**WHAT TO PRODUCE:**
Only the lines from the one containing "right_top_plate();" down to the one containing "from mathutils import Matrix, Vector" should be printed, exactly as they stand, ends included.

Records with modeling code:
— START —
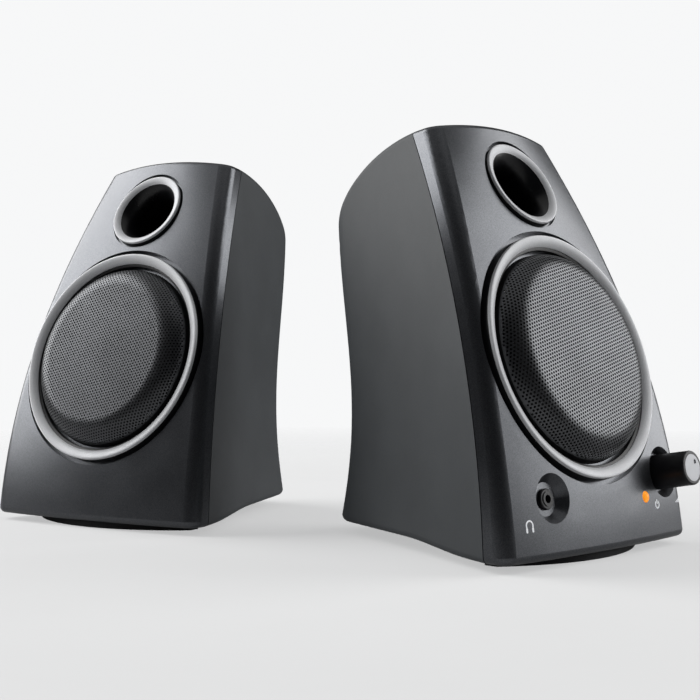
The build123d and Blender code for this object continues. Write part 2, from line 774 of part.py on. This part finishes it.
def write(part, side, name):
    """Seat a piece where its speaker stands, and write it under its node's name."""
    x, y, turn = SEATS[side]
    seated = part.moved(Location((x, y, 0), (0, 0, turn)))
    seated.label = f"{side}_{name}"
    export_step(seated, f"parts/{side}_{name}.step")


os.makedirs("parts", exist_ok=True)
LIP = make_lip()

SAME_IN_BOTH = {
    "front_foot": front_foot(),
    "rear_feet": rear_feet(),
    "case_screws": case_screws(),
    "trim_ring": trim_ring(),
    "grille": grille(),
    "port_ring": port_ring(),
    "port_tube": port_tube(),
    "driver_basket": driver_basket(),
    "driver_top_plate": driver_ring(GAP_RADIUS, PLATE_RADIUS, MAGNET_TOP, PLATE_TOP),
    "driver_magnet": driver_ring(*MAGNET_RADII, MAGNET_BACK, MAGNET_TOP),
    "driver_back_plate": driver_back_plate(),
    "driver_cone": driver_cone(),
    "driver_dust_cap": driver_dust_cap(),
    "driver_voice_coil": driver_voice_coil(),
    "driver_surround": driver_surround(),
    "driver_spider": driver_spider(),
    "driver_screws": driver_screws(),
}
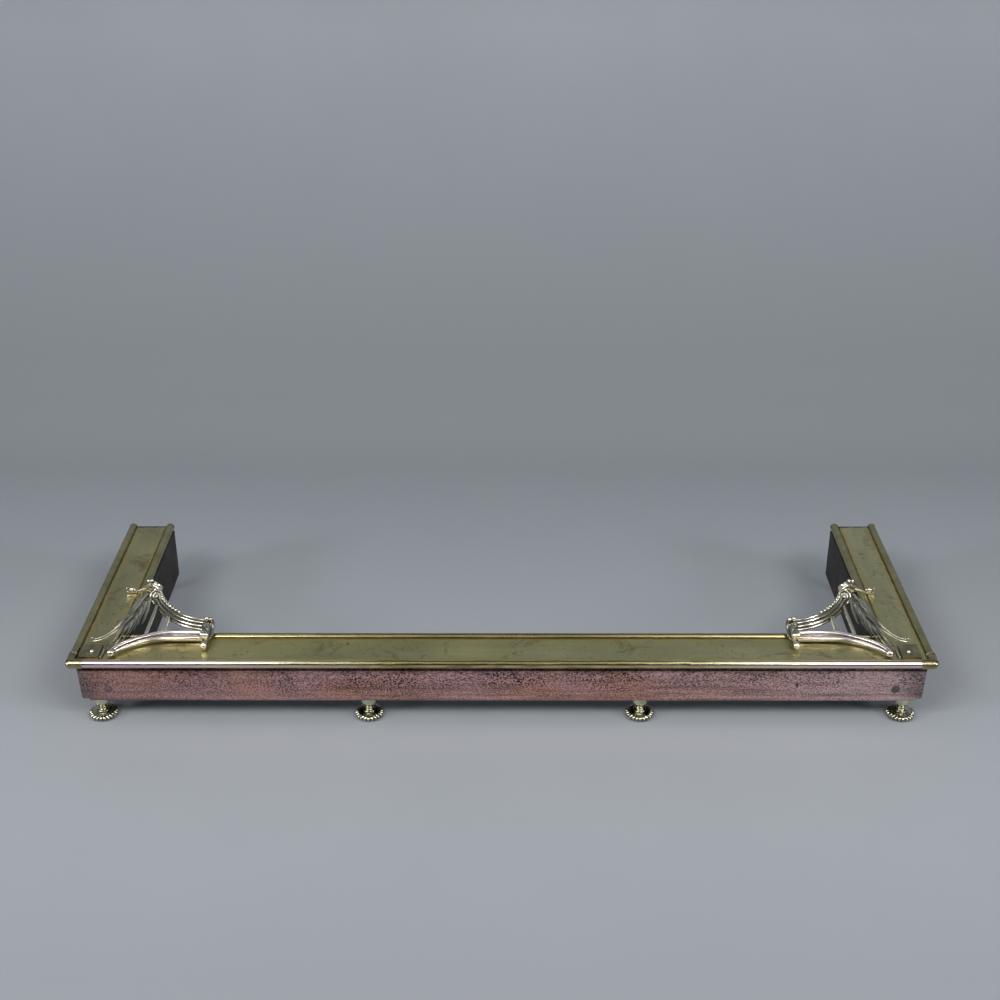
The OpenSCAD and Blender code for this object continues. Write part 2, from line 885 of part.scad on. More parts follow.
// Section of the arch: two reeds and a broad band between them
module arch_section() {
    translate([arch_r - low_reed_r, arch_low_h]) circle(low_reed_r);
    translate([arch_r - arch_band_w * 0.5, arch_low_h + arch_rise * 0.45]) circle(band_reed_r);
    translate([crest_r, crest_h]) circle(crest_reed_r);
    polygon([
        [arch_r - 1, arch_low_h - 1],
        [arch_r - 1, arch_low_h + 1],
        [crest_r + 1, crest_h + 1],
        [crest_r - 1, crest_h - 2],
        [crest_r + arch_band_w * 0.5, arch_low_h - 1]
    ]);
}

function on_arch(r, a) = [arch_u + r * cos(a), arch_v + r * sin(a)];
// Angle of one of the small leaves along the crest
function crest_leaf_a(k) = arch_from_a + arch_sweep * (0.386 + k * 0.086);

// Small ball held in a curled rim, with the rod that joins it to a husk.
// Drawn across the rail: x is the inset, y runs along the rail, z is up
module scrolled_foot(ball_s, husk_s, husk_h) {
    foot_z = rim_r + scroll_seat;
    translate([ball_s, 0, foot_z]) {
        sphere(ball_r);
        rotate([90, 0, 0])
            rotate_extrude()
                polygon([
                    [0, -rim_t / 3],
                    [ball_r + 0.6, -rim_t / 3],
                    [ball_r + 1.2, -rim_t / 2],
                    [rim_r - 0.5, -rim_t / 2],
                    [rim_r, -rim_t / 3],
                    [rim_r, rim_t / 3],
                    [rim_r - 0.5, rim_t / 2],
                    [ball_r + 1.2, rim_t / 2],
                    [ball_r + 0.6, rim_t / 3],
                    [0, rim_t / 3]
                ]);
    }
    rod_from = [ball_s + rim_r - 1.2, foot_z + 0.6];
    rod_run = [husk_s - rod_from[0], husk_h - rod_from[1]];
    translate([rod_from[0], 0, rod_from[1]])
        rotate([0, atan2(rod_run[0], rod_run[1]), 0])
            cylinder(h = norm(rod_run), r = curl_strip_r + 0.8);
}

// Drum that the arch's end stands against; turned away from the arch by tilt
module ferrule(a, tilt)
    translate([arch_u, arch_v, 0])
        rotate([0, 0, a])
            translate([arch_mid_r, 0, arch_low_h + arch_rise / 2])
                rotate([tilt, 0, 0])
                    translate([0, 0, cast_gap])
                        cylinder(h = ferrule_len, r = ferrule_r);

// Husk, twin knobs and scrolled foot, drawn across the rail
module scroll_end(ball_s, husk_s, husk_h, knob_s, knob_h, husk_turn) {
    scrolled_foot(ball_s, husk_s, husk_h);
    translate([husk_s, 0, husk_h])
        rotate([0, 0, husk_turn])
            sphere(husk_r);
    translate([knob_s, -knob_r * 0.55, knob_h])
        sphere(knob_r);
    translate([knob_s, knob_r * 0.7, knob_h])
        sphere(knob_r * 0.75);
}

// End of the arch over the front rail, with the collar of the smooth arm
module front_scroll() color(brass) {
    ferrule(arch_to_a, -90);
    translate([front_end_u, 0, 0])
        rotate([0, 0, 90])
            mirror([0, 1, 0])
                scroll_end(
                    front_rail_w - front_ball_in,
                    front_rail_w - front_husk_in, front_husk_h,
                    front_rail_w + front_knob_out, front_knob_h,
                    front_husk_turn
                );
    translate([arm_end_u + cast_gap, arm_v, arm_reed_h])
        rotate([0, 90, 0])
            cylinder(h = front_end_u - arm_end_u + 2, r = arm_reed_r + 2);
}

module left_front_scroll() on_left_corner() front_scroll();
module right_front_scroll() on_right_corner() front_scroll();

// End of the arch over the side rail
module side_scroll() color(brass) {
    ferrule(arch_from_a, 90);
    translate([0, side_end_v, 0])
        scroll_end(
            side_rail_w - side_ball_in,
            side_rail_w + side_husk_out, side_husk_h,
            side_rail_w + side_knob_out, side_knob_h,
            side_husk_turn
        );
}

module left_side_scroll() on_left_corner() side_scroll();
module right_side_scroll() on_right_corner() side_scroll();

// Round scroll that faces the room: a disc with two raised rings and a boss
module volute() {
    cylinder(h = 5, r = volute_r - 1);
    translate([0, 0, 5])
        rotate_extrude()
            translate([volute_r - 1.5, 0])
                circle(1.5);
    translate([0, 0, 5])
        rotate_extrude()
            translate([volute_r * 0.48, 0])
                circle(1.2);
    translate([0, 0, 5])
        sphere(2.4);
}

// Front inset at which the arch's inside crosses a side inset
function arch_inner_v(u) = arch_v - sqrt(pow(arch_r - 3, 2) - pow(arch_u - u, 2));

// Rib on a line of constant side inset, cut clear of the smooth arm's bend
module arch_rib(u)
    difference() {
        translate([u - rib_w / 2, arm_v - rib_root, arch_low_h - 1])
            cube([rib_w, arch_inner_v(u) - arm_v + rib_root, rib_t]);
        translate([bend_u, bend_v, -1])
            cylinder(h = crest_h * 2, r = arm_bend_r + arm_reed_r + cast_gap);
    }

module fluted_arch() color(brass) {
    translate([arch_u, arch_v, 0])
        rotate([0, 0, arch_from_a])
            rotate_extrude(angle = arch_sweep)
                arch_section();
    for (k = [0:5])
        translate([
            on_arch(crest_r, crest_leaf_a(k))[0],
            on_arch(crest_r, crest_leaf_a(k))[1],
            crest_h + crest_reed_r * 0.65
        ])
            sphere(crest_leaf_r * (1 - k / 13));
    translate([
        on_arch(arch_r - arch_band_w / 2, volute_a)[0],
        on_arch(arch_r - arch_band_w / 2, volute_a)[1],
        arch_low_h + 5
    ])
        rotate([50, 0, 12])
            volute();
    arch_rib(side_rail_w + first_rib_out);
    arch_rib(side_rail_w + second_rib_out);
}

module left_fluted_arch() on_left_corner() fluted_arch();
module right_fluted_arch() on_right_corner() fluted_arch();

// Leaf arm: a stem from the arch's husk to the corner, with acanthus blades.
// Points are insets from the rail corner's inner edges and heights, and are
// stretched to the reach of the arch
leaf_plan = (side_end_v - front_rail_w) / 114;
stem_points = [
    [12, 103, 9], [9, 86, 10.5], [6.5, 68, 11.5], [4, 50, 11.5],
    [2, 33, 11.5], [-1, 16, 11.5], [-4, 0, 11.5], [-10, -17, 9], [-20, -35, 2.5]
];
// Root, middle and tip of each blade, and its share of the blade width
blades = [
    [[10, 96, 12], [0, 66, 15], [-9, 38, 8], 0.85],
    [[9, 86, 13], [-1, 50, 16], [-14, 16, 7], 1.0],
    [[7, 70, 13], [-4, 32, 16], [-21, 0, 6], 1.0],
    [[4, 50, 13], [-6, 8, 15], [-30, -12, 5], 0.9],
    [[-2, 14, 12], [-14, -16, 12], [-48, -25, 4], 0.85],
    [[13, 98, 11], [19, 62, 14], [13, 28, 9], 1.0],
    [[8, 74, 12], [15, 36, 14], [6, 4, 8], 0.95],
    [[4, 46, 12], [8, 12, 13], [-4, -22, 7], 0.9],
    [[0, 24, 12], [1, -8, 12], [-15, -42, 5], 0.8]
];
blade_steps = 7;

function corner_point(p) =
    [side_rail_w, front_rail_w, 0] + p * leaf_plan;
function bezier(b, t) =
    pow(1 - t, 2) * b[0] + 2 * t * (1 - t) * b[1] + t * t * b[2];
function blade_width(t) = 0.35 + 0.65 * sin(180 * pow(t, 0.75)) - 0.27 * t;

// Blade lofted along a curve: two rounded lobes with a vein between them
module blade(b) {
    w = blade_w * b[3];
    rows = [
        for (k = [0:blade_steps])
            let (
                t = k / blade_steps,
                here = bezier(b, t),
                ahead = bezier(b, t + 0.01) - here,
                side = [ahead[1], -ahead[0], 0] / norm([ahead[0], ahead[1]]),
                half = w * blade_width(t) / 2,
                up = [0, 0, 1]
            )
                [
                    here - side * half - up * half * 0.35,
                    here - side * half * 0.5 + up * half * 0.35,
                    here - up * half * 0.05,
                    here + side * half * 0.5 + up * half * 0.35,
                    here + side * half - up * half * 0.35,
                    here - up * half * 0.75
                ]
    ];
    count = 6;
    skin = [
        for (j = [0:blade_steps - 1], k = [0:count - 1])
            let (a = j * count + k, b2 = j * count + (k + 1) % count)
                each [[a, a + count, b2], [b2, a + count, b2 + count]]
    ];
    last = blade_steps * count;
    root_cap = [[0, 1, 2], [0, 2, 5], [2, 3, 4], [2, 4, 5]];
    tip_cap = [for (f = root_cap) [last + f[0], last + f[2], last + f[1]]];
    polyhedron([for (row = rows) each row], concat(skin, root_cap, tip_cap));
}

module leaf_arm() color(brass) {
    stems = len(stem_points) - 1;
    for (k = [0:stems - 1])
        hull() {
            translate(corner_point(stem_points[k]))
                sphere(stem_root_r + (stem_foot_r - stem_root_r) * k / stems, $fn = 12);
            translate(corner_point(stem_points[k + 1]))
                sphere(stem_root_r + (stem_foot_r - stem_root_r) * (k + 1) / stems, $fn = 12);
        }
    for (b = blades)
        blade([corner_point(b[0]), corner_point(b[1]), corner_point(b[2]), b[3]]);
}

module left_leaf_arm() on_left_corner() leaf_arm();
module right_leaf_arm() on_right_corner() leaf_arm();

front_top_plate();
left_top_plate();
right_top_plate();
front_outer_bead();
left_outer_bead();
right_outer_bead();
front_inner_bead();
left_inner_bead();
right_inner_bead();
left_corner_cap();
right_corner_cap();
left_bead_tips();
right_bead_tips();
front_fascia();
left_fascia();
right_fascia();
left_corner_wrap();
right_corner_wrap();
front_liner();
left_liner();
right_liner();
left_end_plate();
right_end_plate();
left_corner_bracket();
right_corner_bracket();
left_mid_strap();
right_mid_strap();
left_rear_strap();
right_rear_strap();
left_front_foot();
right_front_foot();
left_mid_foot();
right_mid_foot();
left_rear_foot();
right_rear_foot();
foot_nuts();
left_fascia_rivets();
right_fascia_rivets();
pad_rivets();
left_corner_pad();
right_corner_pad();
left_smooth_arm();
right_smooth_arm();
left_fluted_arch();
right_fluted_arch();
left_front_scroll();
right_front_scroll();
left_side_scroll();
right_side_scroll();
left_leaf_arm();
right_leaf_arm();
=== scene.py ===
# %% [markdown]
# # A brass and copper fire fender
# A fender is a low wall that stands round a hearth and keeps embers off the
# floor. This one has a flat brass rail between two brass tubes, a copper
# fascia below it, an iron liner behind that, ball feet, and an openwork
# casting on each front corner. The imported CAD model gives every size. Here
# the surfaces get their metal, and the ornament gets its fine form.

import math

import bpy
from mathutils import Matrix, Vector


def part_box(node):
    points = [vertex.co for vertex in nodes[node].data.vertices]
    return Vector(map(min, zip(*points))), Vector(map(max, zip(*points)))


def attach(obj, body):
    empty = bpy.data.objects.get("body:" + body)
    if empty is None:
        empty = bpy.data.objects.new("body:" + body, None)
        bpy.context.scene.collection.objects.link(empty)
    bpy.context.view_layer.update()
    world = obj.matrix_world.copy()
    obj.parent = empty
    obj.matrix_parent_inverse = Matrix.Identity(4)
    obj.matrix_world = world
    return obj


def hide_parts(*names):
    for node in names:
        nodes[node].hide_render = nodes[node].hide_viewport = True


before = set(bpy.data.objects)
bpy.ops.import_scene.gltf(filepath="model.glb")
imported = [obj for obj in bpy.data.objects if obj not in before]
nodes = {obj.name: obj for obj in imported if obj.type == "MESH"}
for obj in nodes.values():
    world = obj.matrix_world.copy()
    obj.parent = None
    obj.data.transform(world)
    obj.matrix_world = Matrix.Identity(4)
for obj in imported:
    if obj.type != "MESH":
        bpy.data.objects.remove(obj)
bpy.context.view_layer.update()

# %% [markdown]
# ## Where things are
# Sizes are read from the CAD nodes, so a change of the model carries over.
# Each edge is the outer face of a tube.

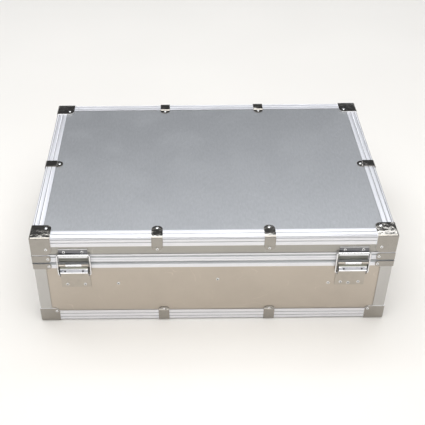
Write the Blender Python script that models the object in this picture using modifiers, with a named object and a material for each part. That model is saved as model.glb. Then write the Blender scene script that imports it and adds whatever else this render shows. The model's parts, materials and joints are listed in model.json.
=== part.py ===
— END —
**FINISHED TASK:**
right_top_plate();
front_outer_bead();
left_outer_bead();
right_outer_bead();
front_inner_bead();
left_inner_bead();
right_inner_bead();
left_corner_cap();
right_corner_cap();
left_bead_tips();
right_bead_tips();
front_fascia();
left_fascia();
right_fascia();
left_corner_wrap();
right_corner_wrap();
front_liner();
left_liner();
right_liner();
left_end_plate();
right_end_plate();
left_corner_bracket();
right_corner_bracket();
left_mid_strap();
right_mid_strap();
left_rear_strap();
right_rear_strap();
left_front_foot();
right_front_foot();
left_mid_foot();
right_mid_foot();
left_rear_foot();
right_rear_foot();
foot_nuts();
left_fascia_rivets();
right_fascia_rivets();
pad_rivets();
left_corner_pad();
right_corner_pad();
left_smooth_arm();
right_smooth_arm();
left_fluted_arch();
right_fluted_arch();
left_front_scroll();
right_front_scroll();
left_side_scroll();
right_side_scroll();
left_leaf_arm();
right_leaf_arm();
=== scene.py ===
# %% [markdown]
# # A brass and copper fire fender
# A fender is a low wall that stands round a hearth and keeps embers off the
# floor. This one has a flat brass rail between two brass tubes, a copper
# fascia below it, an iron liner behind that, ball feet, and an openwork
# casting on each front corner. The imported CAD model gives every size. Here
# the surfaces get their metal, and the ornament gets its fine form.

import math

import bpy
from mathutils import Matrix, Vector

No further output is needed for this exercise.